Available data>
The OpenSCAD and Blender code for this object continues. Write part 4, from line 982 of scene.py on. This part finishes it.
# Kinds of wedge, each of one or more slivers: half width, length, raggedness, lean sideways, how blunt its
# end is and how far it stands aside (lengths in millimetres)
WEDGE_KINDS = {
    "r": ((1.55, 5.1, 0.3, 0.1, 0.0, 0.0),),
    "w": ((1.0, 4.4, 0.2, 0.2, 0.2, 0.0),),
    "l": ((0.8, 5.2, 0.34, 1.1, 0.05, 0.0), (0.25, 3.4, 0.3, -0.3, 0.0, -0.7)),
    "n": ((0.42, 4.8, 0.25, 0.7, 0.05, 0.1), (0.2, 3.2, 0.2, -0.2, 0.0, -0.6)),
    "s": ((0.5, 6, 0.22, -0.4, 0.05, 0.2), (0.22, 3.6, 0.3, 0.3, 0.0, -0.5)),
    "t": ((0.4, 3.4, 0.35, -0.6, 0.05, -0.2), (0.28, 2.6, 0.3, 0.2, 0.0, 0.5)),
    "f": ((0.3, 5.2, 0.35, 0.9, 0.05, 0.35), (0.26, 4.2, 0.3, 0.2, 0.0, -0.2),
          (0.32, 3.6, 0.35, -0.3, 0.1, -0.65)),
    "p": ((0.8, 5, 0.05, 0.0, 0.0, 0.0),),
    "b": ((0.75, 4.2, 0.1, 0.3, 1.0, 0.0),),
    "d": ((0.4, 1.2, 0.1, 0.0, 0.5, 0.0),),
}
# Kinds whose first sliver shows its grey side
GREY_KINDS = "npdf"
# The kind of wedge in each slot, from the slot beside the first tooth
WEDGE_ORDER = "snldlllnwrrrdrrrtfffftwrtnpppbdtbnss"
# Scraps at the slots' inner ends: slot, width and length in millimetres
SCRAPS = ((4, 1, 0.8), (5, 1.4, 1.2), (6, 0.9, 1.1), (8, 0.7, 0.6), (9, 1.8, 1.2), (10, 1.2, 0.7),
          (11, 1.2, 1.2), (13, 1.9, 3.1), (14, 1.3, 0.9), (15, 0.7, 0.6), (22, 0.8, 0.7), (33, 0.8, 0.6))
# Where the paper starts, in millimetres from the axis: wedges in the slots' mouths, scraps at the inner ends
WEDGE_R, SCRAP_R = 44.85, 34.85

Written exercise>
Print all of the data exactly as it was given.

Output below>
The OpenSCAD and Blender code for this object continues. Write part 4, from line 982 of scene.py on. This part finishes it.
# Kinds of wedge, each of one or more slivers: half width, length, raggedness, lean sideways, how blunt its
# end is and how far it stands aside (lengths in millimetres)
WEDGE_KINDS = {
    "r": ((1.55, 5.1, 0.3, 0.1, 0.0, 0.0),),
    "w": ((1.0, 4.4, 0.2, 0.2, 0.2, 0.0),),
    "l": ((0.8, 5.2, 0.34, 1.1, 0.05, 0.0), (0.25, 3.4, 0.3, -0.3, 0.0, -0.7)),
    "n": ((0.42, 4.8, 0.25, 0.7, 0.05, 0.1), (0.2, 3.2, 0.2, -0.2, 0.0, -0.6)),
    "s": ((0.5, 6, 0.22, -0.4, 0.05, 0.2), (0.22, 3.6, 0.3, 0.3, 0.0, -0.5)),
    "t": ((0.4, 3.4, 0.35, -0.6, 0.05, -0.2), (0.28, 2.6, 0.3, 0.2, 0.0, 0.5)),
    "f": ((0.3, 5.2, 0.35, 0.9, 0.05, 0.35), (0.26, 4.2, 0.3, 0.2, 0.0, -0.2),
          (0.32, 3.6, 0.35, -0.3, 0.1, -0.65)),
    "p": ((0.8, 5, 0.05, 0.0, 0.0, 0.0),),
    "b": ((0.75, 4.2, 0.1, 0.3, 1.0, 0.0),),
    "d": ((0.4, 1.2, 0.1, 0.0, 0.5, 0.0),),
}
# Kinds whose first sliver shows its grey side
GREY_KINDS = "npdf"
# The kind of wedge in each slot, from the slot beside the first tooth
WEDGE_ORDER = "snldlllnwrrrdrrrtfffftwrtnpppbdtbnss"
# Scraps at the slots' inner ends: slot, width and length in millimetres
SCRAPS = ((4, 1, 0.8), (5, 1.4, 1.2), (6, 0.9, 1.1), (8, 0.7, 0.6), (9, 1.8, 1.2), (10, 1.2, 0.7),
          (11, 1.2, 1.2), (13, 1.9, 3.1), (14, 1.3, 0.9), (15, 0.7, 0.6), (22, 0.8, 0.7), (33, 0.8, 0.6))
# Where the paper starts, in millimetres from the axis: wedges in the slots' mouths, scraps at the inner ends
WEDGE_R, SCRAP_R = 44.85, 34.85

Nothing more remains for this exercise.